In June, just prior to his arrival at CMC, Sahl was feted on his 80th birthday by a luminous group of comedians including Jay Leno, Bill Maher, Drew Carey, Richard Lewis, George Carlin, Albert Brooks and many more. Held at the Wadsworth Theater in Los Angeles, the event was an opportunity to honor a man who discarded the vaudevillian shtick in favor of making sharp, pithy jabs at such icons as Richard Nixon, of whom Sahl has said was "born in Whittier, California, in a log cabin in a blue suit." Or, about rocket scientist Wernher von Braun, the subject of the film I Aim for the Stars. Mamie Eisenhower, the President's wife, accompanied the NASA rocket engineer, who had once worked for the Nazi regime, to the premier. Sahl at the time suggested what has become an unforgettable subtitle for the movie: But Sometimes I Hit London.
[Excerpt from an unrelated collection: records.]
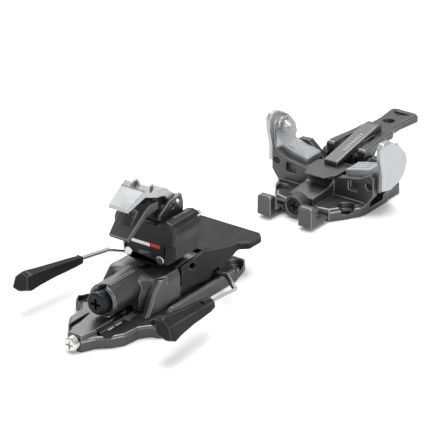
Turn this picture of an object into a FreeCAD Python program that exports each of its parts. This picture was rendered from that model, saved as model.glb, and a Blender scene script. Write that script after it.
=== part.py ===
import FreeCAD, Part
import Sketcher
import math
import os
import re

# Touring binding: a sliding heel unit with a turning turret, two climbing flaps
# and a ski brake, and a toe unit with two pivoting wings and a lever.
# Frame: +Y towards the ski tip, +X to the right, +Z up.  Z = 0 is the ski's top,
# and the origin lies on it midway between the heel's two rear bolts.  Millimetres.

V = FreeCAD.Vector

SIZES = {
    # heel base plate
    "base_rear": -70, "base_front": 56, "base_thick": 6.5, "base_half": 20,
    "base_tip_half": 15.5, "base_tip_run": 15, "nose_half": 4.5, "waist_half": 17.7,
    "waist_back": 19, "ear_x": 23.5, "ear_y": -30, "ear_reach": 6, "ear_waist": 13,
    "plateau_top": 9, "plateau_half": 9.5, "plateau_front": -44,
    "slot_x": 10.6, "slot_wide": 3, "slot_long": 19, "scale_x": 9.4, "scale_wide": 8,
    "scale_deep": 1, "channel_half": 9, "channel_rear": -36, "channel_front": 44,
    "lip_half": 12.5, "lip_deep": 3.2, "rib_high": 1.4, "rib_wide": 2.2,
    "bolt_r": 2.7, "bolt_head_r": 4.6, "bolt_seat": 3.2, "front_bolt_x": 14.5, "front_bolt_y": 48.5,
    # length screw
    "screw_z": 4.5, "screw_r": 2.5, "screw_head_r": 4, "screw_head": 3.4, "ring_r": 3.9, "ring_thick": 1,
    # clearances
    "run": 0.06, "slide_gap": 0.2, "gap": 0.4,
    # carriage
    "deck_top": 24, "deck_half": 17, "deck_rear": -19, "deck_front": -3.4, "deck_neck": 14.4,
    "tongue_rear": -20, "tongue_front": 12, "block_front": 36, "block_top": 13, "neck_front": 16,
    "barrel_r": 8.7, "barrel_z": 18.4, "barrel_rear": -47, "buttress_rear": -27,
    "spring_bore_r": 6.2, "bore_front": -7.6, "notch_r": 2.2, "fin_rake": 5, "fin_thick": 4,
    "spindle_r": 5, "spindle_top": 36, "spindle_foot": 12, "bush_r": 6.6,
    "cap_r": 6.1, "cap_long": 9, "cap_out": 5, "plunger_long": 6, "wire_coil": 1.7,
    # brake
    "pedal_y": 7.8, "pedal_z": 21.3, "pedal_pin_r": 1.5, "pedal_half": 17, "pedal_wall": 2,
    "recess_long": 4.2, "recess_high": 1.9, "recess_fall": 20, "recess_deep": 1,
    "pedal_skin": 2.6, "panel_half": 22, "panel_rear": 47, "panel_front": 64, "panel_low": 15.6,
    "panel_top": 19.6, "wire_r": 1.4, "wire_y": 28, "wire_z": 9.6, "wire_in": 6,
    "wire_knee_x": 23.5, "wire_elbow_x": 41, "wire_elbow_y": 11.5, "wire_elbow_z": 13,
    "wire_bend": 4, "shoe_x": 42.5, "shoe_y": -11.5, "shoe_z": 15.9,
    "shoe_tip_x": 46, "shoe_tip_y": -56, "shoe_tip_z": 19.2, "shoe_grip": 16,
    # turret
    "turret_rear": -11.4, "turret_front": 12, "plate_thick": 2.2, "turret_low": 24.6,
    "turret_top": 49.4, "shoulder_x": 13.8, "shoulder_z": 46.2, "shoulder_r": 6,
    "flank_half": 18.4, "flank_low": 39.2, "foot_half": 17.2, "foot_bevel": 4.4, "foot_step": 38.6,
    "foot_low": 30.5,
    "stud_x": 10, "stud_z": 30, "stud_r": 2.4, "jaw_rear": 5.6, "jaw_thick": 3.6,
    "jaw_half": 3.6, "jaw_head": 2.9, "pin_x": 13.5, "pin_z": 47, "pin_r": 2.4, "pin_relief": 0.2,
    "pin_tip": 17.4, "pin_swing": 2.6,
    "tie_z": 39, "tie_r": 0.8, "tie_play": 0.5, "tie_head_r": 2, "tie_spring_half": 8, "window_half": 4,
    "window_low": 28, "window_high": 32.6,
    # climbing flaps
    "hinge_y": 7, "hinge_z": 56.1, "hinge_r": 1.5, "lug_r": 3.3, "bracket_half": 8,
    "bracket_rear": -8, "bracket_top": 58.6, "bracket_floor": 1, "bracket_slot": 6.1,
    "flap_half": 7.6, "flap_rear_half": 5.8, "flap_neck": 5.9, "lower_neck": 2.8, "knuckle_in": 2.4,
    "knuckle_y": -14.6, "knuckle_z": 70.2, "knuckle_hole_r": 1.5, "flap_end": -33,
    # toe unit, drawn about the toe pins' axis, which lies toe_at ahead of the turret's
    "toe_rear": -32.4, "toe_front": 29, "toe_thick": 7, "toe_half": 28.5, "toe_waist": 29.4,
    "wall_rear": -12,
    "wall_thick": 4.2, "wing_deep": 13.4, "wall_half": 33.8, "toe_bolt_x": 21.9, "toe_bolt_y": -20.6,
    "toe_front_bolt_x": 19.5, "toe_front_bolt_y": 22,
    "wing_x": 30.8, "wing_z": 17.3, "wing_pin_r": 1.9, "wing_end": 12.5,
    "skin_in": 35.2, "skin_out": 38.8, "toe_at": 162, "toe_pin_z": 34.1, "toe_tip": 29.6,
    "toe_pin_r": 2.9, "toe_spring_r": 3.1, "toe_spring_z": 10.8,
    "lever_y": 16, "lever_z": 16.6, "lever_pin_r": 1.8, "lever_hub": 12, "lever_tip": 73.5,
    "lever_low": 21.6, "lever_thick": 4.4, "lever_hole_y": 55, "lever_hole_r": 3.3,
    "bar_half": 4.4, "rocker_half": 10.4,
    # crampon receiver
    "hook_x": 13.6, "hook_back": 16.1, "hook_long": 5, "hook_half": 4.4, "hook_top": 13.6,
    "hook_low": 3.4, "arm_low": 2, "arm_high": 7.6, "receiver_in": 1, "web_deep": 4, "receiver_z": 7.4,
    "receiver_r": 6.4, "receiver_screw_r": 4.8,
    # edge breaks
    "break_small": 0.5, "break_edge": 0.9, "break_big": 1.6,
}

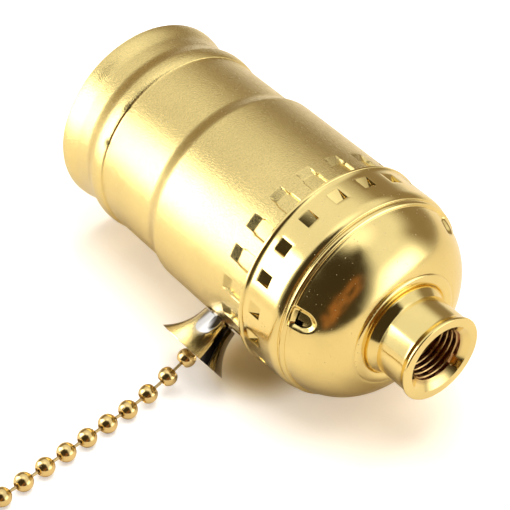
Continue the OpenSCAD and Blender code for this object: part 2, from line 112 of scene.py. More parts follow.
def smooth(x, low, high):
    """0 at low and 1 at high, with a soft start and end."""
    t = np.clip((x - low) / (high - low), 0, 1)
    return t * t * (3 - 2 * t)


def turn_gap(a, b):
    """The signed angle from b to a, between -180 and 180 degrees."""
    return (a - b + 180) % 360 - 180


def profile(*runs):
    """Runs of points joined into one outline, without doubles."""
    points = np.concatenate([np.atleast_2d(np.array(r, float)) for r in runs])
    keep = np.concatenate([[True], np.linalg.norm(np.diff(points, axis=0), axis=1) > 1e-3])
    return points[keep]


def spread(angles, least):
    """Sorted azimuths, each more than the least step from the one before."""
    found = []
    for a in sorted(x % 360 for x in angles):
        if not found or a - found[-1] > least:
            found.append(a)
    return np.array(found)


def outline_frame(points):
    """The outward normal and the direction of travel at each point of an outline."""
    t = np.gradient(points, axis=0)
    t /= np.linalg.norm(t, axis=1)[:, None]
    return np.stack([t[:, 1], -t[:, 0]], -1), t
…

Sahl's visit is one example of the Gould Center's effort to bring exciting artists from diverse fields into contact with students. The Center hosted a rare visit on Oct. 18 by Turkish Nobel laureate in literature Orhan Pamuk, and looks forward to Voices from China, an opportunity in spring of next year for students to talk with dissident writers and painters about the struggles of being artists under a totalitarian regime.
"What we want is to enable our students to see how art and the vital problems of our time interact," Faggen says.
As for Sahl, he's delighted to be a part of the Gould Center's interdisciplinary reach.
"I hope I can just obfuscate the fact that, in school, I was a lousy student!" he says, with a chuckle.
Turning more serious, he adds, "I want to raise the students' expectations about their country. And maybe, just maybe, I can even get some of them to enlist in the cause."